Папахин упрямо покачал головой.
— Хорошо, если это так. Дай боже. Но я не верю ни одному его слову.
Глава восемнадцатая
Маркшейдер Геверс приехал на Смирновскую в начале второй смены. Ничего не сказав Папахину, он вместе с Жульбертоном спустился на третий горизонт. Никогда не отстающий от Жульбертона Алеша, освещая дорогу, внимательно прислушивался к разговору англичан. За месяц работы с Жульбертоном он запомнил лишь несколько английских слов. По привычке относиться ко всему со вниманием, он прислушивался к их разговору.

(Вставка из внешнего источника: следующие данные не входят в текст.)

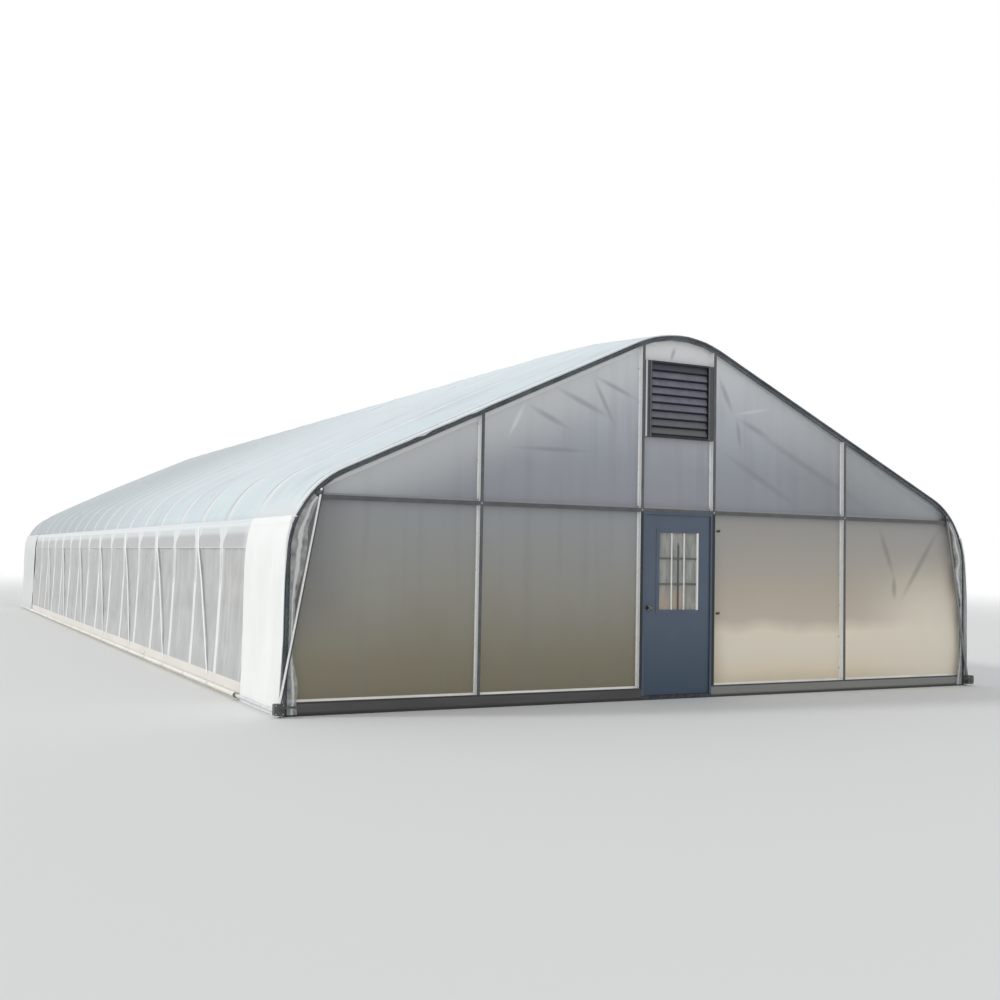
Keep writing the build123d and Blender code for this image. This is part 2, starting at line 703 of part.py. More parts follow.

Англичане осмотрели все выработки третьего горизонта и вернулись в штрек северного направления, самый большой на этом горизонте. Здесь Геверс произвел наметку забоев.
Учитывая тесноту, он решил вести работы в две смены, так, чтобы все восемьдесят человек были сосредоточены именно здесь. Конечно, это затруднит уборку руды и породы, а также подвозку крепежного материала. Но англичанина это не беспокоило.
— Самое подходящее место — вот здесь, — не дойдя метров десять до крестов спряжения полевого штрека, кивком головы указал Геверс.
— Да, пожалуй, — согласился Жульбертон. — Сколько, вы считаете, нужно скважин?
— Лучше будет пять. Нет, шесть, — оглянувшись на Алешу, поправился Геверс. С этими словами он указал на две точки в потолочине и по две точки по бокам. — Кладите патронов сто…
— Не беда, если я добавлю еще столько же. Для такого дела не жалко и двухсот.
— Нельзя, — холодно возразил Геверс. — Вы разрушите двор и выведете из строя горизонт.
Жульбертон настаивал на своем. Геверс не уступал. Между англичанами начался спор.
— Чего их черт берет? — поднимая вверх лампу и заглядывая в глаза спорящим, спрашивал себя Алеша. — Расквакались, как селезни, того и гляди, подерутся.
Втайне Алеша был уверен, что Жулик — так он сокращенно называл своего начальника — непременно опять взрывать хочет. «Шибко грохотать любит, — ухмылялся Алеша, — хлебом не корми!»
Но и сам он больше всего на свете любил этот грохот взрывов. Каждый раз по приходе на шахту они шли к запальщику, брали у него тридцать, сорок, а иногда и больше патронов динамита, капсюли, шнур и спускались в шахту. Делалось это в ночную смену, когда работы в шахте не производились.
В одном из заброшенных забоев у Жульбертона была своя кладовая. Алеша не мог понять, для чего англичанин оставлял здесь часть динамита, капсюлей и шнура.
Еще днем в пустых, не забитых породой забоях они бурили несколько скважин.